● Work instructions: From the entries below, tally how many lines contain "between" and report only that figure.

Object data in JSON:
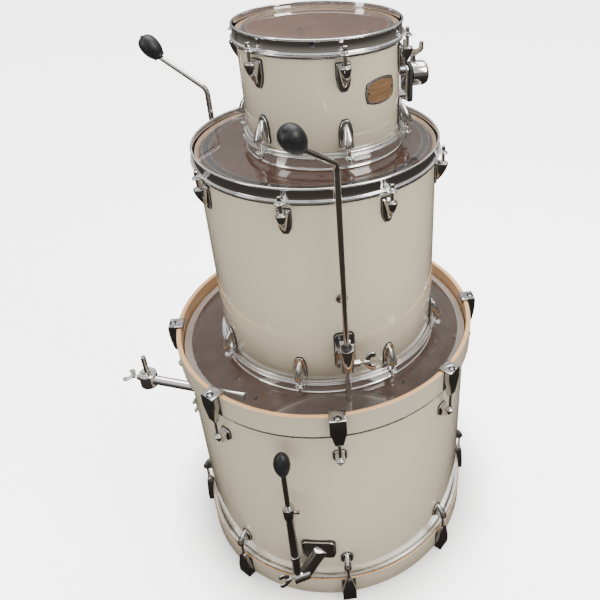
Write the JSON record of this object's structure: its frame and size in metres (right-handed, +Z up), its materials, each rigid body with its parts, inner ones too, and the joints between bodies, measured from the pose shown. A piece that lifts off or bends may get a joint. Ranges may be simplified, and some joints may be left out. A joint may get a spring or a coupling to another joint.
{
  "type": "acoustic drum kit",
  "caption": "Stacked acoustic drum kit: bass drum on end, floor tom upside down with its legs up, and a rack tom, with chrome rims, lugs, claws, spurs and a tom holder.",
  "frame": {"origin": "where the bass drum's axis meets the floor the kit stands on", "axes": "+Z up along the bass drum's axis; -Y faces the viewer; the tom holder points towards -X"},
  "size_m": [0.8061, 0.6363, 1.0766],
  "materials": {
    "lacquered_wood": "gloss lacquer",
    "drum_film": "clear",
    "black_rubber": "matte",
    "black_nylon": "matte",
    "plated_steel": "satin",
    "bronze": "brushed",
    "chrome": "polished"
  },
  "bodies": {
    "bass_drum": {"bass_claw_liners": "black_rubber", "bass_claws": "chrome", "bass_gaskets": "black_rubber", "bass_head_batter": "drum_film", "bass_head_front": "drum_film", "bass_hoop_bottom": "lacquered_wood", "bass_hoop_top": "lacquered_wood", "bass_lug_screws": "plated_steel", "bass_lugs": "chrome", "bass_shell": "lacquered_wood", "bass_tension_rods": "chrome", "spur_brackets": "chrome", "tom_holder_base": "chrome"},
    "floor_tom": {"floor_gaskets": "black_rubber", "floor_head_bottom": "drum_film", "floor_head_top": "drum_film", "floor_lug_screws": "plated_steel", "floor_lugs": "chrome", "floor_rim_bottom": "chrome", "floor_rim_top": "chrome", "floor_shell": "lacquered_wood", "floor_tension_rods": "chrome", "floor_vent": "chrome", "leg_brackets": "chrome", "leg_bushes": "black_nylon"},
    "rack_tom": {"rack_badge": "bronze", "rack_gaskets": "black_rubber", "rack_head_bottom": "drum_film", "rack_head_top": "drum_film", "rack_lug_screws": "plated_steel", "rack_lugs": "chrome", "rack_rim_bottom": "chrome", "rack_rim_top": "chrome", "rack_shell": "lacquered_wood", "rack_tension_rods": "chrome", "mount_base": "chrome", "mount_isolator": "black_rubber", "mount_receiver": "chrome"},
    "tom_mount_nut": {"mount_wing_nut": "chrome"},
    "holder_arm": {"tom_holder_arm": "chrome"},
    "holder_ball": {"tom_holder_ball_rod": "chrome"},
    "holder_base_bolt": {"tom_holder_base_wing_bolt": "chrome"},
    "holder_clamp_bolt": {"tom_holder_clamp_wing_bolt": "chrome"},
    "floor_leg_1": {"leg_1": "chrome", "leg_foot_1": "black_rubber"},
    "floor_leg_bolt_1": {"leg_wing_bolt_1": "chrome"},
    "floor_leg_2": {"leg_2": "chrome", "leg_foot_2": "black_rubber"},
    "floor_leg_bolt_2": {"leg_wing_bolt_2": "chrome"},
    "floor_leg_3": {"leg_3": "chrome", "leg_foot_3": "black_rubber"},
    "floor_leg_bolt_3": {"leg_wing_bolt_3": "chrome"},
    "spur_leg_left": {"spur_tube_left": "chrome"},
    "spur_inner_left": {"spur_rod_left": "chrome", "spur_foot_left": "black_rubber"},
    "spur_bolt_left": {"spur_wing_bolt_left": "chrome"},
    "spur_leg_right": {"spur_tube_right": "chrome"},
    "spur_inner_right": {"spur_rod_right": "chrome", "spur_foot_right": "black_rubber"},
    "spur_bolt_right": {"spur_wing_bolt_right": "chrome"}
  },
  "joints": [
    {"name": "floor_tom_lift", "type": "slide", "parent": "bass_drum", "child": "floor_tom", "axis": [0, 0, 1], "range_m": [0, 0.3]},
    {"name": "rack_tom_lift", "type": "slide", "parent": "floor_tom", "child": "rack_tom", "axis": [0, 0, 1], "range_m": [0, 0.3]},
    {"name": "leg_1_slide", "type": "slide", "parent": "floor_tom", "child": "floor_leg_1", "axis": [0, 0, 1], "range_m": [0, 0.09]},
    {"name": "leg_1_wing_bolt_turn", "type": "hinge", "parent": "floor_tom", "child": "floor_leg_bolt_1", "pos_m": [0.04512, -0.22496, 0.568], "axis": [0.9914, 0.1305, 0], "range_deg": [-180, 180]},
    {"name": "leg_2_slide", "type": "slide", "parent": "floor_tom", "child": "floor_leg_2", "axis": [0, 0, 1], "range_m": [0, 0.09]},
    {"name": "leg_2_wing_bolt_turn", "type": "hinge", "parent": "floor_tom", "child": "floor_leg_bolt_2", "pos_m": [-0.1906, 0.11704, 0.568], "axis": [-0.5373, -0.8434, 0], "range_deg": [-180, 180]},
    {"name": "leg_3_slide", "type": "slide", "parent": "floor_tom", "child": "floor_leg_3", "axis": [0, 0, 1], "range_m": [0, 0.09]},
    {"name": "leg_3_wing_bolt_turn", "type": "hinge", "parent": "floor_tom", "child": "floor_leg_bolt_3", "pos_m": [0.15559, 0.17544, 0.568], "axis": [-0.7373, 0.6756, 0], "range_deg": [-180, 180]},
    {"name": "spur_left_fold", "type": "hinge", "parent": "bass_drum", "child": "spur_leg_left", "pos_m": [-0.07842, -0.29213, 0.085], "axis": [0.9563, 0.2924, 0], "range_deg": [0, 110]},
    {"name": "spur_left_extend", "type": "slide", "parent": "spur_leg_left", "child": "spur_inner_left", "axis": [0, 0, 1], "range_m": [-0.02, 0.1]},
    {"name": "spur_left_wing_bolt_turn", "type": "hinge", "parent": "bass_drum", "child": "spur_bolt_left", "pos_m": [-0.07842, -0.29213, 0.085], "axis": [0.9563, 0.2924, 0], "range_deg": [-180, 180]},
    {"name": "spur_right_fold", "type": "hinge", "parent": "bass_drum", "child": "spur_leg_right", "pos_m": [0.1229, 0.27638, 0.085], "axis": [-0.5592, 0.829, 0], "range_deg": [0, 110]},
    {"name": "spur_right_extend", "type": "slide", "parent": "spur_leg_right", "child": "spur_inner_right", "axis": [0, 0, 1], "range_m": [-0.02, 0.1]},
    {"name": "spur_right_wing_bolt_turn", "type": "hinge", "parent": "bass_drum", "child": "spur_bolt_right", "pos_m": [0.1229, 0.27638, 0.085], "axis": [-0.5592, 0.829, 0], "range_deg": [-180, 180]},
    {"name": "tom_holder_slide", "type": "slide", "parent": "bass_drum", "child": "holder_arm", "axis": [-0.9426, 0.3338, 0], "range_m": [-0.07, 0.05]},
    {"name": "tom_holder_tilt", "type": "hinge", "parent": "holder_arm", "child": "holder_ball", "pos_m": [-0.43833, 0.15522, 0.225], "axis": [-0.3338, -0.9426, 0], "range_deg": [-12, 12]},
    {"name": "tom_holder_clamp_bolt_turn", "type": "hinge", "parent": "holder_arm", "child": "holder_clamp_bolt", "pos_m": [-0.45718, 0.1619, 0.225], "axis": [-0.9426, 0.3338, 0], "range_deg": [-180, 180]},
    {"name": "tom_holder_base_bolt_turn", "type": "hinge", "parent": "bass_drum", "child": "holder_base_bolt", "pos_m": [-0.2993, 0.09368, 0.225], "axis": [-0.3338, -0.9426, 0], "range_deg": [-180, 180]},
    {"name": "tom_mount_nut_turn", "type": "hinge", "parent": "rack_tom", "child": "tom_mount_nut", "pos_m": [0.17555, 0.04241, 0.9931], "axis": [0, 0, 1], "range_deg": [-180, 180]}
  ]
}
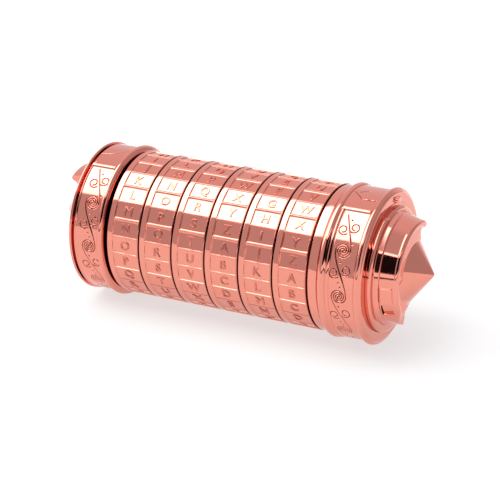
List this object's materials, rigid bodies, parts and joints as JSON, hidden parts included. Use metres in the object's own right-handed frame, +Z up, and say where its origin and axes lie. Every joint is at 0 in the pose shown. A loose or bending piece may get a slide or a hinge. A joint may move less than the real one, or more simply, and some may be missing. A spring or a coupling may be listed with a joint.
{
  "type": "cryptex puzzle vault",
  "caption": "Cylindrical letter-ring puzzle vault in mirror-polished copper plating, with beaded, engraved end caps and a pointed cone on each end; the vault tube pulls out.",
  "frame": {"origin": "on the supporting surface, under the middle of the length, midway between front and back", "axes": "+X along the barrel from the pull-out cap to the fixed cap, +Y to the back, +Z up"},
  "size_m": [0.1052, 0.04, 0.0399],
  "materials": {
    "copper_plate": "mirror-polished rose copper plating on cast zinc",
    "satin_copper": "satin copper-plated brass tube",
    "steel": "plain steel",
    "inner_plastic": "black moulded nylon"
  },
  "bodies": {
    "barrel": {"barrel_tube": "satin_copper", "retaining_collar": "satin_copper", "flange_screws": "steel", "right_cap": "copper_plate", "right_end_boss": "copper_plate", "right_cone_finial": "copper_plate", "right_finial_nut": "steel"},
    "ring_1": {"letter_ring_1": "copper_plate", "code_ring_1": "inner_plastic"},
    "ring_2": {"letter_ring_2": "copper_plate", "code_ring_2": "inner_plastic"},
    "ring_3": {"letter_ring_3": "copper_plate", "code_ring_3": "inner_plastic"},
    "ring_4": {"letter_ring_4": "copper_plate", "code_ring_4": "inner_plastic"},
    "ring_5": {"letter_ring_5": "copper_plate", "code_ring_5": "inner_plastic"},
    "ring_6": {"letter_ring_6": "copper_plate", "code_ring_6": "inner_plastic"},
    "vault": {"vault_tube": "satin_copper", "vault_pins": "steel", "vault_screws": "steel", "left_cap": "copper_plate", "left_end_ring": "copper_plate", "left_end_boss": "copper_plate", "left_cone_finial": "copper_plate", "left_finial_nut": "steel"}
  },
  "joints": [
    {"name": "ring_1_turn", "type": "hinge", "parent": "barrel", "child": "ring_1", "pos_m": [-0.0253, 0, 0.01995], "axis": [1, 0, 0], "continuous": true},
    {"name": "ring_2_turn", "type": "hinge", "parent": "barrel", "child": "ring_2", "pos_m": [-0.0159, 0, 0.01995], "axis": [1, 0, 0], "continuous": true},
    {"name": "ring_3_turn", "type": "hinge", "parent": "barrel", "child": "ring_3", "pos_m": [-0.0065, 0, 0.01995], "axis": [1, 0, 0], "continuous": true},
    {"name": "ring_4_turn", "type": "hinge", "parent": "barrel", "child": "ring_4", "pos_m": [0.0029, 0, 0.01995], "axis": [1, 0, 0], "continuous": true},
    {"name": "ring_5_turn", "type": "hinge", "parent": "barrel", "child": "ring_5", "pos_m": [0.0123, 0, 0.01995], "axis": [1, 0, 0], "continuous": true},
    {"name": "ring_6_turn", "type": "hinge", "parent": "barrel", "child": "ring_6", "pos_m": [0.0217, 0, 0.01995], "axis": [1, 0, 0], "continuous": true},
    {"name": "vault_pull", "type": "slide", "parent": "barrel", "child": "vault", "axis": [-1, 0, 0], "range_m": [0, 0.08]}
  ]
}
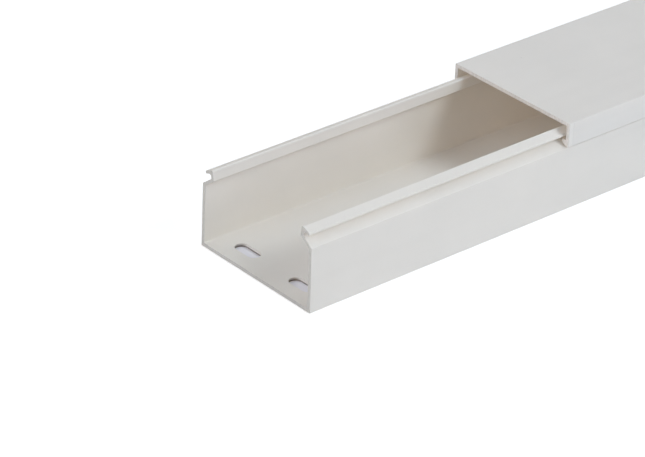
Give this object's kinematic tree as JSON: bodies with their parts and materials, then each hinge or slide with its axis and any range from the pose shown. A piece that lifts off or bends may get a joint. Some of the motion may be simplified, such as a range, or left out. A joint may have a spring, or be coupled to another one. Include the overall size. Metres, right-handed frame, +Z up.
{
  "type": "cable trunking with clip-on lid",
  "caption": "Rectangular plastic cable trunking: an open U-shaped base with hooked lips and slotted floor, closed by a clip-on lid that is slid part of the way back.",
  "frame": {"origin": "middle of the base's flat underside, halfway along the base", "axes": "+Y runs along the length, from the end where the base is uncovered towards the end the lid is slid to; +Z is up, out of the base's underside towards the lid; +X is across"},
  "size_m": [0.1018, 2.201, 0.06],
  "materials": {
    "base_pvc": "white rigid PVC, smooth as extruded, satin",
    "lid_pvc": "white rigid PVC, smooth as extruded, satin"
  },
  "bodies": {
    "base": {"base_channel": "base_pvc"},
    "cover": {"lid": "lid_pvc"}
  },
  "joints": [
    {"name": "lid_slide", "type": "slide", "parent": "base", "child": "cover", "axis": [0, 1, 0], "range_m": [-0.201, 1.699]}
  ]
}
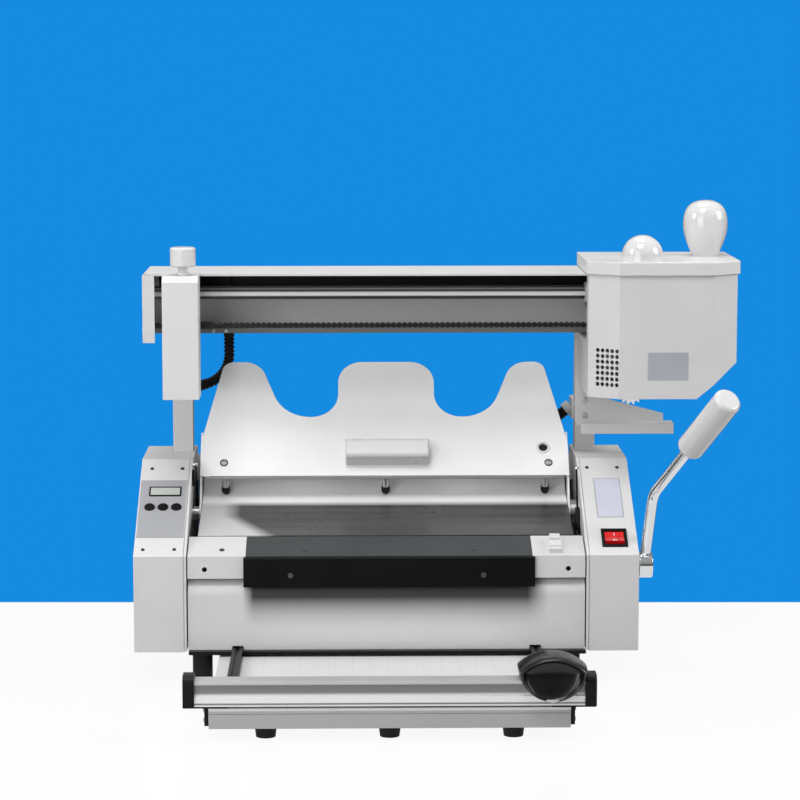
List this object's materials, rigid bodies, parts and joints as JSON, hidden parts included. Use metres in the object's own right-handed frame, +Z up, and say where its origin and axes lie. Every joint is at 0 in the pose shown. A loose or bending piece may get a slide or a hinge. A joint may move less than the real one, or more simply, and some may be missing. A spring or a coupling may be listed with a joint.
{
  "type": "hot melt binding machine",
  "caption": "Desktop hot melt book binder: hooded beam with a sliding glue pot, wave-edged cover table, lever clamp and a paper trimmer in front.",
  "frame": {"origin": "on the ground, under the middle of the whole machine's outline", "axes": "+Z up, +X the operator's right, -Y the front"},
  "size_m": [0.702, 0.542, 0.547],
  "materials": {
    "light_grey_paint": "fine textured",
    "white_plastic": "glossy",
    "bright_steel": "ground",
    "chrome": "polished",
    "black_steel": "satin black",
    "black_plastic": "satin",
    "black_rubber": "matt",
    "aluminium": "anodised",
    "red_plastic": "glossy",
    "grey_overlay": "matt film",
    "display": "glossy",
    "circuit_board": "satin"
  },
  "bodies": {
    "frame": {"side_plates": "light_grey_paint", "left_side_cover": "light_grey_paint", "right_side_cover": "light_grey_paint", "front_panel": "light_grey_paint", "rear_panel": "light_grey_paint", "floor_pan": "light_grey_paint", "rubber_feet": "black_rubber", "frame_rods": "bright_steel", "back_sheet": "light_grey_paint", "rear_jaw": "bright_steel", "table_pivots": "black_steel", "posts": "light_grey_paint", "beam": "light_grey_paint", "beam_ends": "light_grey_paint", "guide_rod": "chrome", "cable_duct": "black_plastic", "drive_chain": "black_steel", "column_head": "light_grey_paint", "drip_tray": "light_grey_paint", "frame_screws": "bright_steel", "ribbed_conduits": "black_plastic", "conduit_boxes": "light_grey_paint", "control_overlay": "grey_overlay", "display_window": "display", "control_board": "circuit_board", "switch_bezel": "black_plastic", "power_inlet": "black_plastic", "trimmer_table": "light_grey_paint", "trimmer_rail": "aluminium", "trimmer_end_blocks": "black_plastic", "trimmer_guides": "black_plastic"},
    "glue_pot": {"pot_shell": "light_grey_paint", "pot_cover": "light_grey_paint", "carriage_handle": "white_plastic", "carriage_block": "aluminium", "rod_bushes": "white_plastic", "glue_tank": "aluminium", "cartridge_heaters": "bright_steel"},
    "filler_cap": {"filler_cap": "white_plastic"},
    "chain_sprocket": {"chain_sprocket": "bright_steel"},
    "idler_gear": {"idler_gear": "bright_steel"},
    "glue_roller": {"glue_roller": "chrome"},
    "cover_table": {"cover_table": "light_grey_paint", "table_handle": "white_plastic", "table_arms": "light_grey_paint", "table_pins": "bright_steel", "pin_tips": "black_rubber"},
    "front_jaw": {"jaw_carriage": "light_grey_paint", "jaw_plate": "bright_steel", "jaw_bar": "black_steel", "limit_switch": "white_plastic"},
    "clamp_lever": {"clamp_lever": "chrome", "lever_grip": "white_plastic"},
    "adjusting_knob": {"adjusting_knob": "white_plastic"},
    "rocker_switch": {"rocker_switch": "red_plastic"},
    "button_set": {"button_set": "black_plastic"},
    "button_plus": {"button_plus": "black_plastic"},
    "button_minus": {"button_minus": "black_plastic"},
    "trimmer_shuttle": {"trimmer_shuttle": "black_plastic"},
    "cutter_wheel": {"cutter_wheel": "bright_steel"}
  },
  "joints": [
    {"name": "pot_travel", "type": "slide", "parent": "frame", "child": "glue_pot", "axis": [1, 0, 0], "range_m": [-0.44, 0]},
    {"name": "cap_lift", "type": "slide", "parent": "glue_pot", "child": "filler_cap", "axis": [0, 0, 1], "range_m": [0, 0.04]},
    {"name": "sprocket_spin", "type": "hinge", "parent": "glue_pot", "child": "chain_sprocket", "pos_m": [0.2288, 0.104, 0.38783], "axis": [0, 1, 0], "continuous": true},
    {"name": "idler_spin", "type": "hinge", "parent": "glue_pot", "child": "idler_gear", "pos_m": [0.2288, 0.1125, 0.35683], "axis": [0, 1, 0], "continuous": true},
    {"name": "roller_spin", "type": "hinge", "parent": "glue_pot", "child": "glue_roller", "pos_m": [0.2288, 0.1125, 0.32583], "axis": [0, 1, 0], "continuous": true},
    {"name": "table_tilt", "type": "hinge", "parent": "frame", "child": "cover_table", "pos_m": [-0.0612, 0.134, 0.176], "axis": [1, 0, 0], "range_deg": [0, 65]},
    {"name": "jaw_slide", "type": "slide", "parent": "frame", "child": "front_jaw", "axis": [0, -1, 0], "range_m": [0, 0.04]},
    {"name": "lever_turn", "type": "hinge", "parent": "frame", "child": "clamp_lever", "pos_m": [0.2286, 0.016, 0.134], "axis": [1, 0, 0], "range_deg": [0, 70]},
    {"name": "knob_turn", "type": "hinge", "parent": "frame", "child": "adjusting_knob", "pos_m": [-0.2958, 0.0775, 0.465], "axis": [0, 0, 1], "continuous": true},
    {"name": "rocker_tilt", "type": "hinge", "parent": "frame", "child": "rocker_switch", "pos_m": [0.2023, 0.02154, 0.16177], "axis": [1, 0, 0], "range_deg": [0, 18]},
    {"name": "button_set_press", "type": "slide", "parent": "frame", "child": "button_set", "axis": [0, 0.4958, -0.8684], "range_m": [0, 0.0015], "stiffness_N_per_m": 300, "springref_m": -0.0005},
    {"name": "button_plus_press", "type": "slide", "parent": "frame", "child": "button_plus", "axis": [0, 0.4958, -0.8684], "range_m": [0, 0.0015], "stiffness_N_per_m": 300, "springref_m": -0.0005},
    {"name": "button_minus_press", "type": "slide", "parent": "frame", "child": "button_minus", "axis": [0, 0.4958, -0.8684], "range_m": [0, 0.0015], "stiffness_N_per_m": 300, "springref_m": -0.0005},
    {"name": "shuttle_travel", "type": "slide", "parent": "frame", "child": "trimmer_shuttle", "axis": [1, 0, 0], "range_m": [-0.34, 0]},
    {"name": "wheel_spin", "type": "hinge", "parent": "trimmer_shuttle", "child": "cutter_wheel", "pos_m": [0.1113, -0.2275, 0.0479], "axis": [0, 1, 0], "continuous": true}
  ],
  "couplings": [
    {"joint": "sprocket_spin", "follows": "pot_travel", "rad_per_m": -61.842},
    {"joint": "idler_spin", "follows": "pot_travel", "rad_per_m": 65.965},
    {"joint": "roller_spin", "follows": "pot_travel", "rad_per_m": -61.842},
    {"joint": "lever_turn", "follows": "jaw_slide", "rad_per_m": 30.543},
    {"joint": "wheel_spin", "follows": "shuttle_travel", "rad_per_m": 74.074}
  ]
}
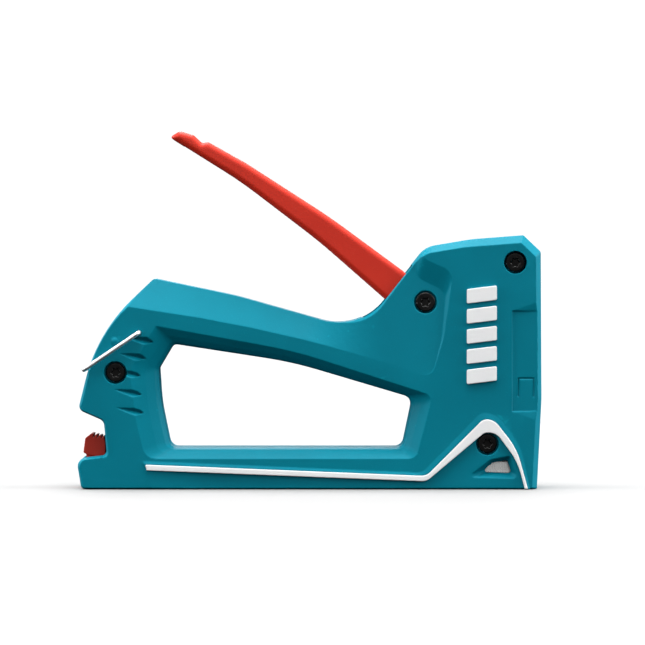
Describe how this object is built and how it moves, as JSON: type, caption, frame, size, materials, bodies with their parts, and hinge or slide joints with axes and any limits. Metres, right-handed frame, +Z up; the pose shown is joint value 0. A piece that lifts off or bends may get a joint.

● Response to the exercise: 2